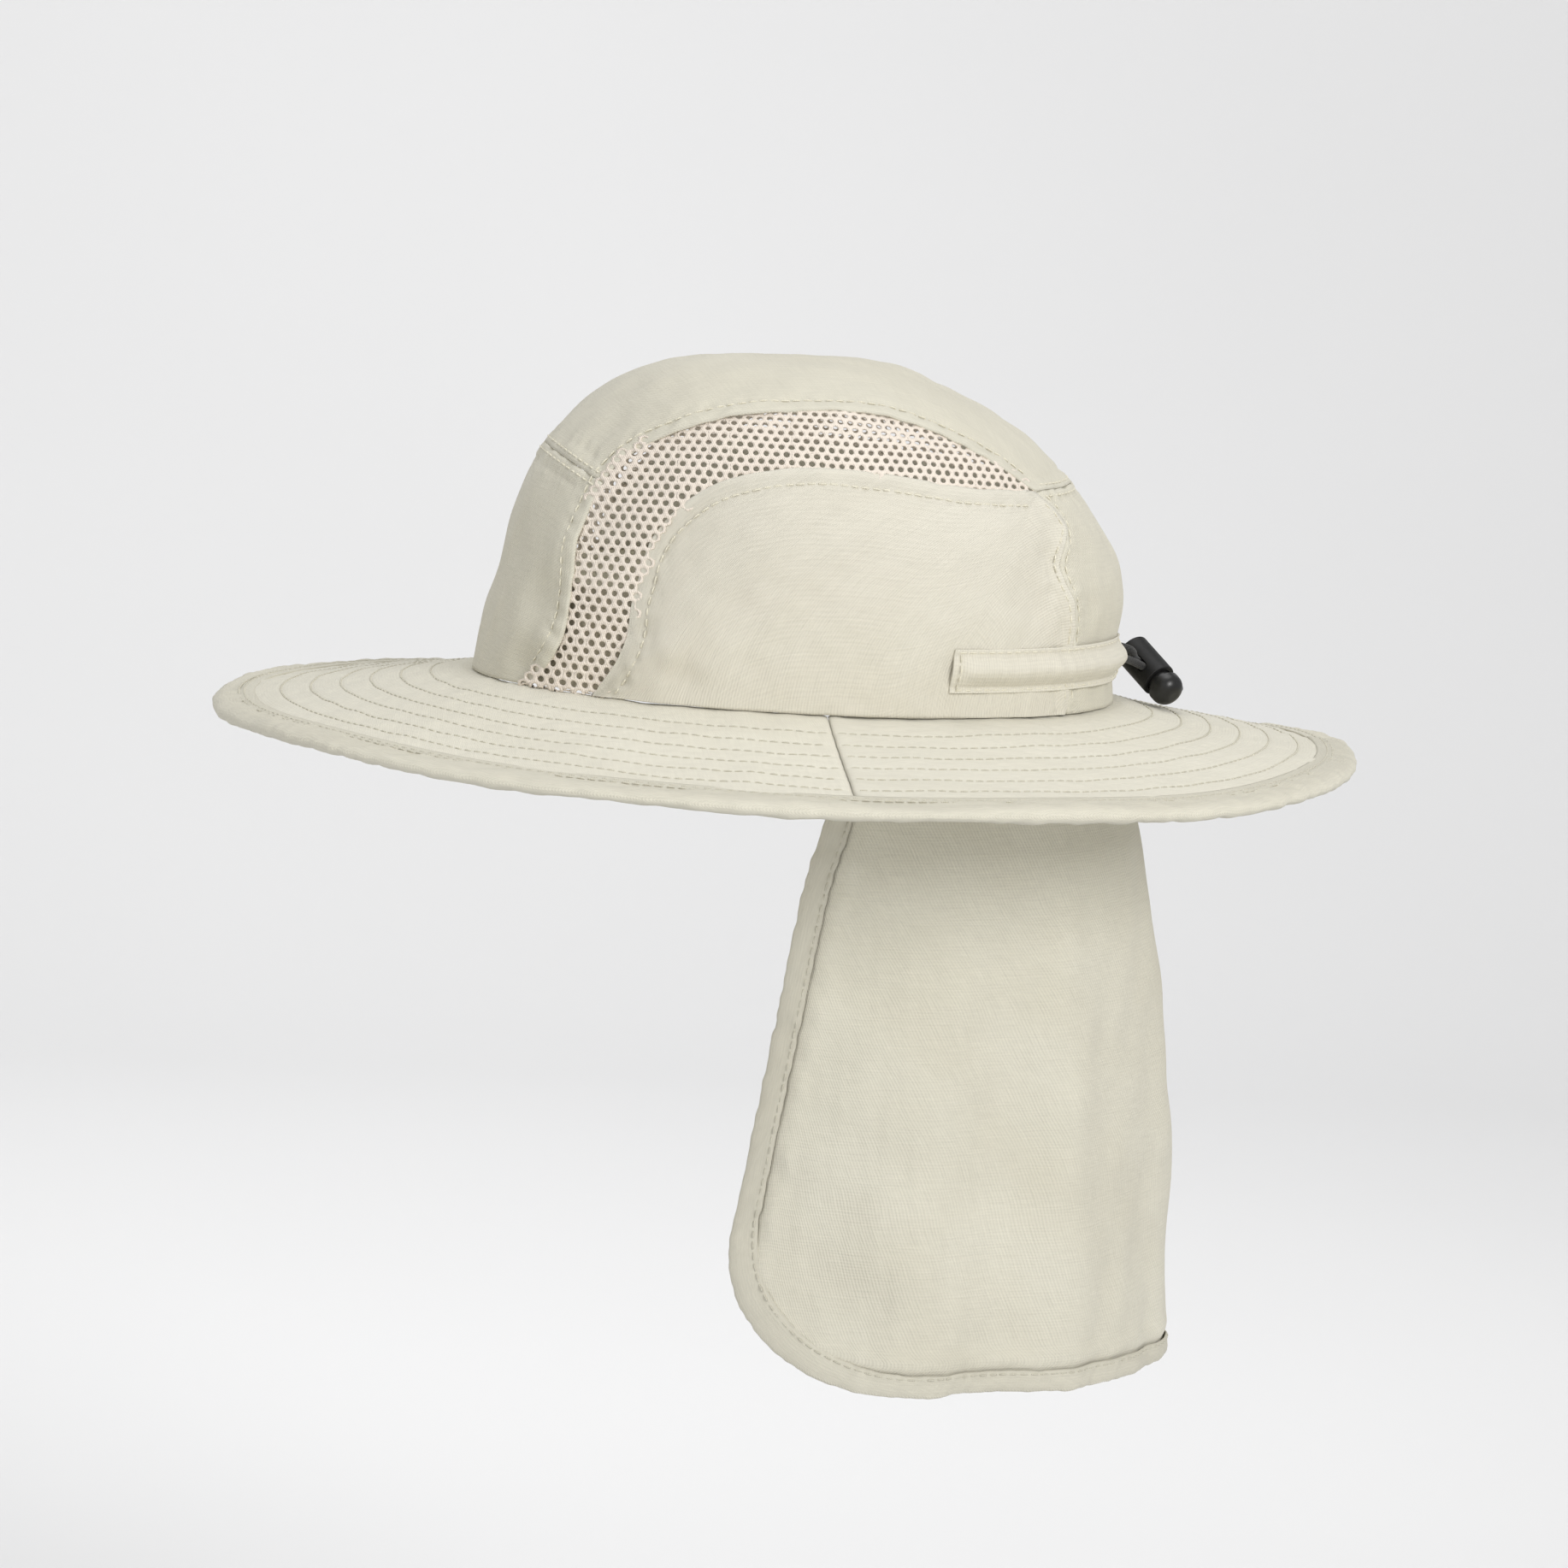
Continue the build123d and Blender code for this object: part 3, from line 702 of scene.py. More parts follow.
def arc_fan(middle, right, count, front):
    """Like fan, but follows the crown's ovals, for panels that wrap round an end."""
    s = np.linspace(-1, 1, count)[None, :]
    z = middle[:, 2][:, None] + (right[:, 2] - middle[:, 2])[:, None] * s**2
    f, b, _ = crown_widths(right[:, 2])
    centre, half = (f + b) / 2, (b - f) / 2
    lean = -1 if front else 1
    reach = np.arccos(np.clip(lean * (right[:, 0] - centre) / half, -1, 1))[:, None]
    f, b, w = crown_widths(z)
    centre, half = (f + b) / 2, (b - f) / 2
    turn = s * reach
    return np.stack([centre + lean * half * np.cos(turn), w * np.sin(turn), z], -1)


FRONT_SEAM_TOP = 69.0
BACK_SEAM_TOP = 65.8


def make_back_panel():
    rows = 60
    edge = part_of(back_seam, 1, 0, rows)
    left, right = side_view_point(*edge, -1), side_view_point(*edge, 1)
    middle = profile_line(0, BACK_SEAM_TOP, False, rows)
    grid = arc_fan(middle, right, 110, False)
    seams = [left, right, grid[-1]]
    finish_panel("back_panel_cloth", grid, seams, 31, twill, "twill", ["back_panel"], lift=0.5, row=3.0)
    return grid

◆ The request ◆
Output all of the data again. Match it exactly.

◆ Reply to the exercise ◆
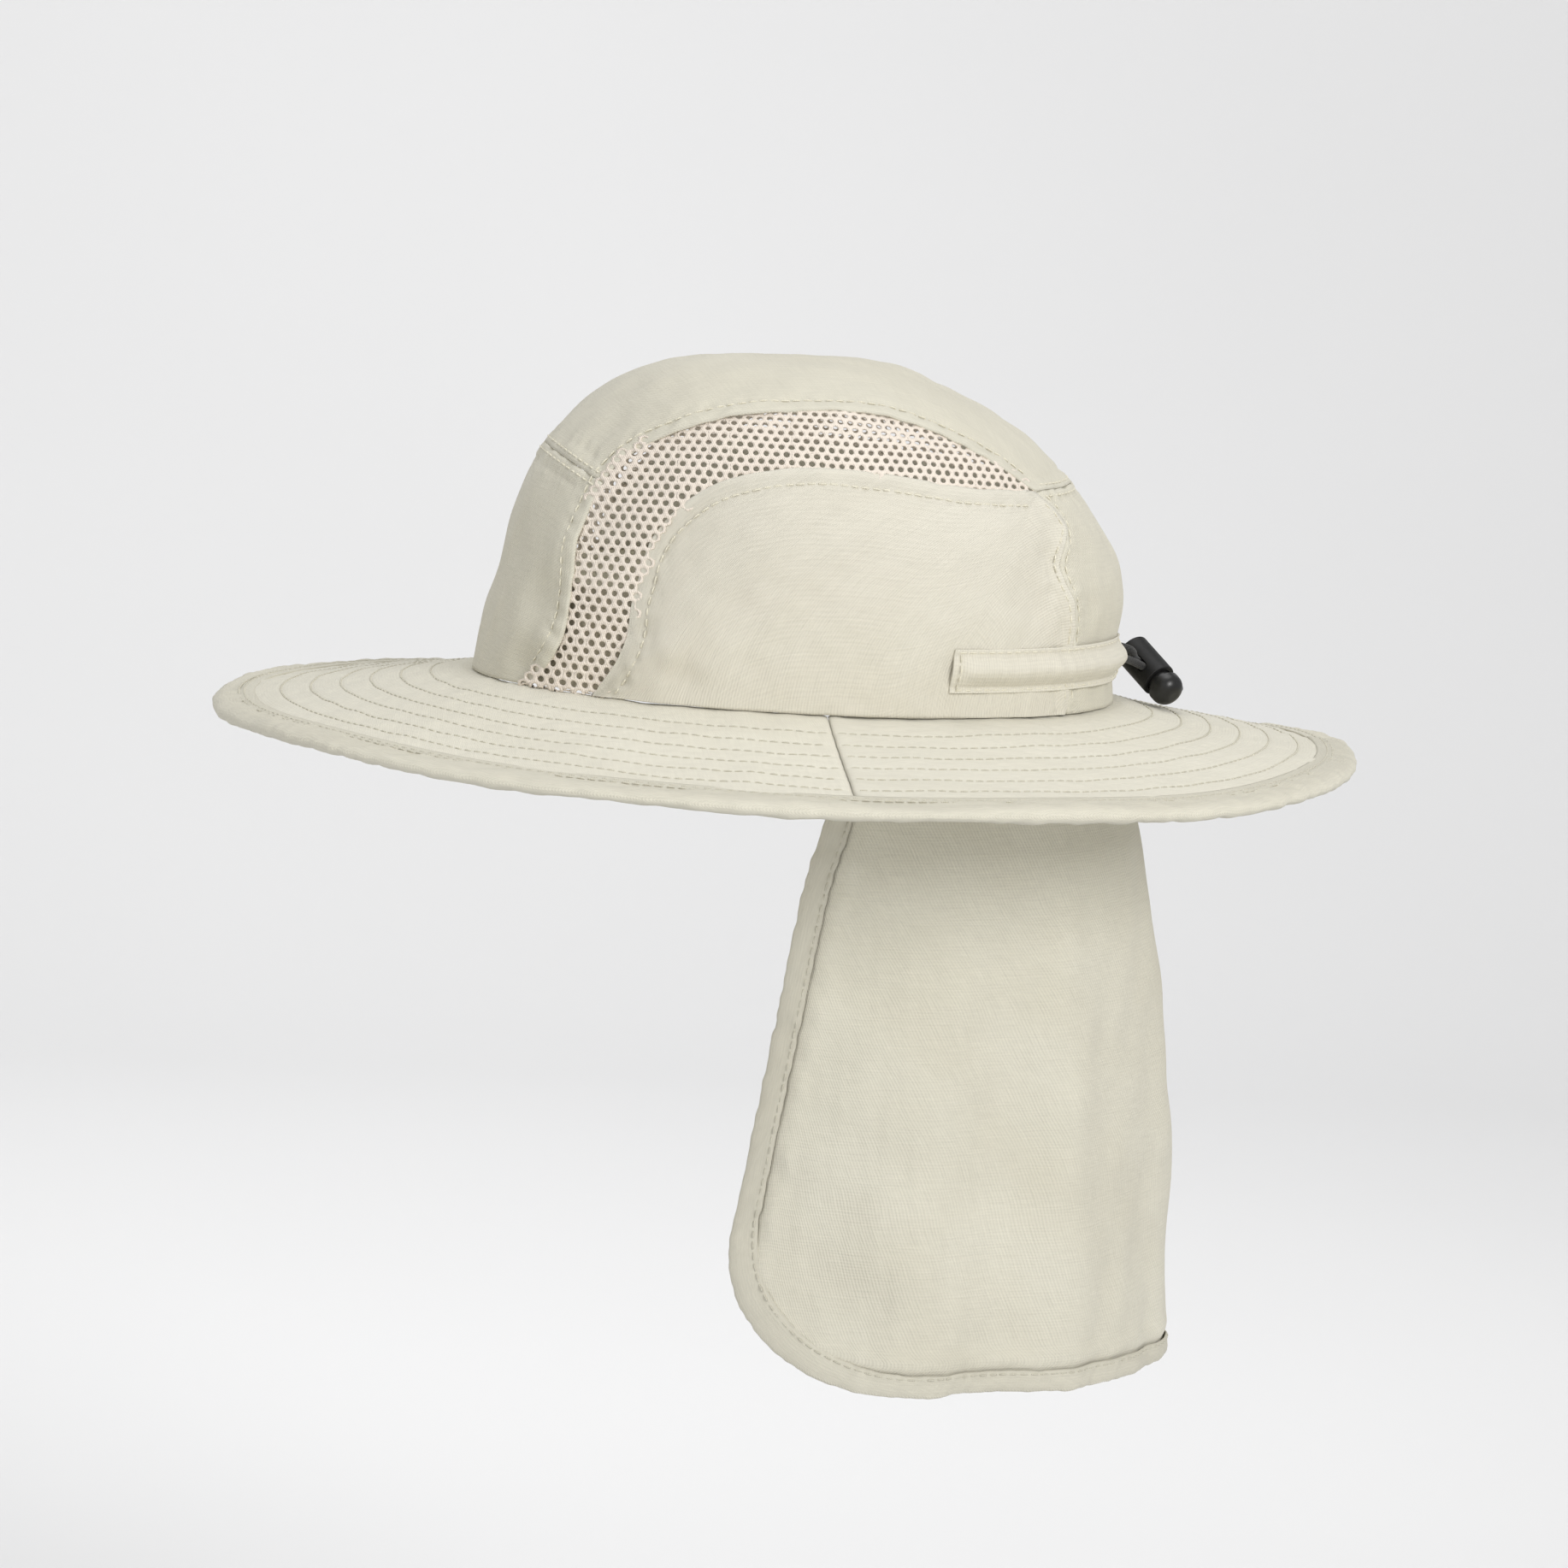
Continue the build123d and Blender code for this object: part 3, from line 702 of scene.py. More parts follow.
def arc_fan(middle, right, count, front):
    """Like fan, but follows the crown's ovals, for panels that wrap round an end."""
    s = np.linspace(-1, 1, count)[None, :]
    z = middle[:, 2][:, None] + (right[:, 2] - middle[:, 2])[:, None] * s**2
    f, b, _ = crown_widths(right[:, 2])
    centre, half = (f + b) / 2, (b - f) / 2
    lean = -1 if front else 1
    reach = np.arccos(np.clip(lean * (right[:, 0] - centre) / half, -1, 1))[:, None]
    f, b, w = crown_widths(z)
    centre, half = (f + b) / 2, (b - f) / 2
    turn = s * reach
    return np.stack([centre + lean * half * np.cos(turn), w * np.sin(turn), z], -1)


FRONT_SEAM_TOP = 69.0
BACK_SEAM_TOP = 65.8


def make_back_panel():
    rows = 60
    edge = part_of(back_seam, 1, 0, rows)
    left, right = side_view_point(*edge, -1), side_view_point(*edge, 1)
    middle = profile_line(0, BACK_SEAM_TOP, False, rows)
    grid = arc_fan(middle, right, 110, False)
    seams = [left, right, grid[-1]]
    finish_panel("back_panel_cloth", grid, seams, 31, twill, "twill", ["back_panel"], lift=0.5, row=3.0)
    return grid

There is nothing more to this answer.